## Given data
((

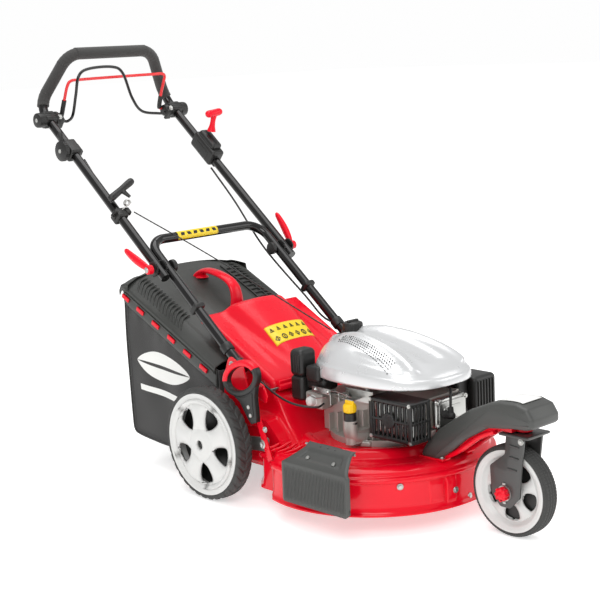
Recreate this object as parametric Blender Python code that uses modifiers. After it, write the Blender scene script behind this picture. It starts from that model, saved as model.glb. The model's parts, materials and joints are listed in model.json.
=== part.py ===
# Self-propelled rotary lawn mower with a swivelling front wheel and a grass bag.
# Metres, +Z up, the mower drives towards -Y, and the operator's right hand side is -X.
# The origin is on the ground, under the middle of the whole machine.
import math

import bmesh
import bpy
from mathutils import Matrix, Vector

WALL = 0.003  # pressed steel and moulded plastic walls
GAP = 0.0003  # clearance between pieces that touch
CUT_MARGIN = 0.02  # how far a cutter reaches past the wall it cuts

# Cutting deck, round about the blade's axis
BLADE_Y = -0.255
BLADE_HALF = 0.240
SKIRT_BOTTOM = 0.045
SKIRT_TOP = 0.137
DECK_TOP = 0.165
DECK_RADIUS = 0.281
REAR_HALF = 0.2255  # of the drum where it narrows in front of the rear wheels
NARROW_Y = -0.150
CHUTE_HALF = 0.205
CHUTE_UPPER_HALF = 0.166
CHUTE_START = -0.165
NEST = 0.007  # how deep the chute's upper part starts inside its lower part
SLOPE = math.radians(28)  # of the rear cover and the bag's lid

# Rear wheels and their height adjustment
REAR_AXLE_Y = 0.062
REAR_RADIUS = 0.140
REAR_RIM = 0.1255
REAR_WIDTH = 0.048
REAR_OUTER_X = 0.285
TYRE_SIDES = 32
REAR_HEIGHT = REAR_RADIUS * math.cos(math.pi / TYRE_SIDES)  # a flat side of the tyre is on the ground
CRANK_PIVOT = Vector((0, -0.108, 0.160))
AXLE_RADIUS = 0.006
GEARBOX_Y = REAR_AXLE_Y

# Swivelling front wheel
CASTER_RADIUS = 0.104
CASTER_RIM = 0.0925
CASTER_WIDTH = 0.045
CASTER_HEIGHT = CASTER_RADIUS * math.cos(math.pi / TYRE_SIDES)
CASTER_AXLE_Y = -0.668
SWIVEL_Y = -0.698
FORK_TOP = 0.240

# Handle, whose lower and upper tubes share one line in side view
TUBE_RADIUS = 0.0125
FOAM_RADIUS = 0.0165
LEG_X = 0.189
UPPER_X = 0.2155
LEG_BASE = Vector((0, 0.029, 0.337))
HANDLE_RISE = 0.825  # height gained for each metre back
HANDLE_ANGLE = math.atan(HANDLE_RISE)
CLAMP_Y = 0.280
CROSSBAR_Y = 0.353
GRIP_BEND_Y = 0.770
GRIP_BEND_RADIUS = 0.032
GRIP_BAR = (0.722, 1.085)
GRIP_HALF = 0.140
BRACKET_PLACE = (0.727, 0.913)  # y and z of the bail brackets
STOP_PIVOT = Vector((0, 0.735, 0.919))
DRIVE_PIVOT = Vector((0, 0.719, 0.906))
BRACKET_INNER_X = 0.174

# Engine, with its crankshaft on the blade's axis
SHAFT_RADIUS = 0.0125
COVER_CENTRE = (0.005, -0.305)
COVER_HALF = (0.140, 0.183)
COVER_LOW = 0.312
COVER_HIGH = 0.402

# Grass bag
BAG_HALF = 0.195
LID_HALF = 0.204
LID_EDGE = (0.108, 0.318)  # one point of the lid's lower edge
LID_RISE = 0.478  # of the lid for each metre back

# Flaps
SIDE_HINGE = (-0.2440, 0.1930)  # x and z of the side flap's hinge pin
REAR_HINGE = (-0.078, 0.2740)  # y and z of the rear cover's hinge pin

FINISHES = {
    "red_paint": ((0.70, 0.010, 0.030), 0.22, 0.0),
    "black_paint": ((0.012, 0.012, 0.012), 0.25, 0.0),
    "steel": ((0.55, 0.55, 0.54), 0.35, 1.0),
    "cast_aluminium": ((0.42, 0.40, 0.38), 0.50, 0.9),
    "silver_plastic": ((0.80, 0.80, 0.80), 0.30, 0.1),
    "white_plastic": ((0.82, 0.82, 0.80), 0.35, 0.0),
    "grey_plastic": ((0.075, 0.077, 0.075), 0.55, 0.0),
    "black_plastic": ((0.022, 0.022, 0.022), 0.50, 0.0),
    "red_plastic": ((0.78, 0.030, 0.050), 0.35, 0.0),
    "yellow_plastic": ((0.90, 0.62, 0.02), 0.40, 0.0),
    "rubber": ((0.035, 0.035, 0.034), 0.80, 0.0),
    "foam": ((0.030, 0.028, 0.026), 0.90, 0.0),
    "fabric": ((0.028, 0.028, 0.027), 0.95, 0.0),
    "belt_rubber": ((0.020, 0.020, 0.020), 0.85, 0.0),
}


def clear_scene():
    for obj in list(bpy.data.objects):
        bpy.data.objects.remove(obj, do_unlink=True)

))

## Instructions for the task
Extract all the material, leaving every line as it is.

## Output
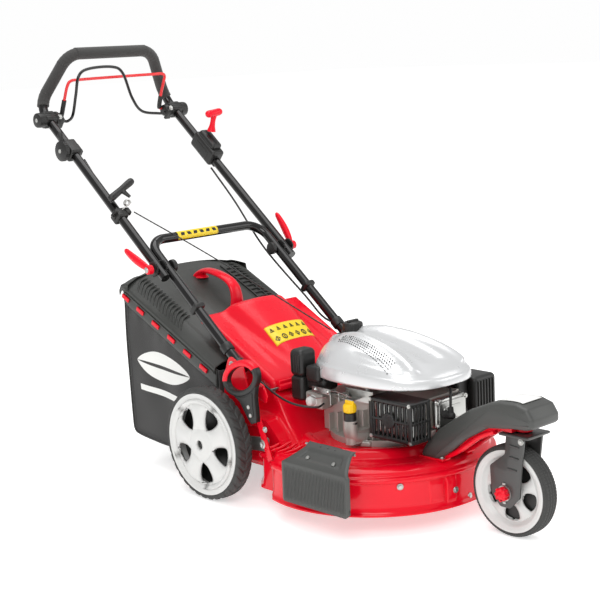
Recreate this object as parametric Blender Python code that uses modifiers. After it, write the Blender scene script behind this picture. It starts from that model, saved as model.glb. The model's parts, materials and joints are listed in model.json.
=== part.py ===
# Self-propelled rotary lawn mower with a swivelling front wheel and a grass bag.
# Metres, +Z up, the mower drives towards -Y, and the operator's right hand side is -X.
# The origin is on the ground, under the middle of the whole machine.
import math

import bmesh
import bpy
from mathutils import Matrix, Vector

WALL = 0.003  # pressed steel and moulded plastic walls
GAP = 0.0003  # clearance between pieces that touch
CUT_MARGIN = 0.02  # how far a cutter reaches past the wall it cuts

# Cutting deck, round about the blade's axis
BLADE_Y = -0.255
BLADE_HALF = 0.240
SKIRT_BOTTOM = 0.045
SKIRT_TOP = 0.137
DECK_TOP = 0.165
DECK_RADIUS = 0.281
REAR_HALF = 0.2255  # of the drum where it narrows in front of the rear wheels
NARROW_Y = -0.150
CHUTE_HALF = 0.205
CHUTE_UPPER_HALF = 0.166
CHUTE_START = -0.165
NEST = 0.007  # how deep the chute's upper part starts inside its lower part
SLOPE = math.radians(28)  # of the rear cover and the bag's lid

# Rear wheels and their height adjustment
REAR_AXLE_Y = 0.062
REAR_RADIUS = 0.140
REAR_RIM = 0.1255
REAR_WIDTH = 0.048
REAR_OUTER_X = 0.285
TYRE_SIDES = 32
REAR_HEIGHT = REAR_RADIUS * math.cos(math.pi / TYRE_SIDES)  # a flat side of the tyre is on the ground
CRANK_PIVOT = Vector((0, -0.108, 0.160))
AXLE_RADIUS = 0.006
GEARBOX_Y = REAR_AXLE_Y

# Swivelling front wheel
CASTER_RADIUS = 0.104
CASTER_RIM = 0.0925
CASTER_WIDTH = 0.045
CASTER_HEIGHT = CASTER_RADIUS * math.cos(math.pi / TYRE_SIDES)
CASTER_AXLE_Y = -0.668
SWIVEL_Y = -0.698
FORK_TOP = 0.240

# Handle, whose lower and upper tubes share one line in side view
TUBE_RADIUS = 0.0125
FOAM_RADIUS = 0.0165
LEG_X = 0.189
UPPER_X = 0.2155
LEG_BASE = Vector((0, 0.029, 0.337))
HANDLE_RISE = 0.825  # height gained for each metre back
HANDLE_ANGLE = math.atan(HANDLE_RISE)
CLAMP_Y = 0.280
CROSSBAR_Y = 0.353
GRIP_BEND_Y = 0.770
GRIP_BEND_RADIUS = 0.032
GRIP_BAR = (0.722, 1.085)
GRIP_HALF = 0.140
BRACKET_PLACE = (0.727, 0.913)  # y and z of the bail brackets
STOP_PIVOT = Vector((0, 0.735, 0.919))
DRIVE_PIVOT = Vector((0, 0.719, 0.906))
BRACKET_INNER_X = 0.174

# Engine, with its crankshaft on the blade's axis
SHAFT_RADIUS = 0.0125
COVER_CENTRE = (0.005, -0.305)
COVER_HALF = (0.140, 0.183)
COVER_LOW = 0.312
COVER_HIGH = 0.402

# Grass bag
BAG_HALF = 0.195
LID_HALF = 0.204
LID_EDGE = (0.108, 0.318)  # one point of the lid's lower edge
LID_RISE = 0.478  # of the lid for each metre back

# Flaps
SIDE_HINGE = (-0.2440, 0.1930)  # x and z of the side flap's hinge pin
REAR_HINGE = (-0.078, 0.2740)  # y and z of the rear cover's hinge pin

FINISHES = {
    "red_paint": ((0.70, 0.010, 0.030), 0.22, 0.0),
    "black_paint": ((0.012, 0.012, 0.012), 0.25, 0.0),
    "steel": ((0.55, 0.55, 0.54), 0.35, 1.0),
    "cast_aluminium": ((0.42, 0.40, 0.38), 0.50, 0.9),
    "silver_plastic": ((0.80, 0.80, 0.80), 0.30, 0.1),
    "white_plastic": ((0.82, 0.82, 0.80), 0.35, 0.0),
    "grey_plastic": ((0.075, 0.077, 0.075), 0.55, 0.0),
    "black_plastic": ((0.022, 0.022, 0.022), 0.50, 0.0),
    "red_plastic": ((0.78, 0.030, 0.050), 0.35, 0.0),
    "yellow_plastic": ((0.90, 0.62, 0.02), 0.40, 0.0),
    "rubber": ((0.035, 0.035, 0.034), 0.80, 0.0),
    "foam": ((0.030, 0.028, 0.026), 0.90, 0.0),
    "fabric": ((0.028, 0.028, 0.027), 0.95, 0.0),
    "belt_rubber": ((0.020, 0.020, 0.020), 0.85, 0.0),
}


def clear_scene():
    for obj in list(bpy.data.objects):
        bpy.data.objects.remove(obj, do_unlink=True)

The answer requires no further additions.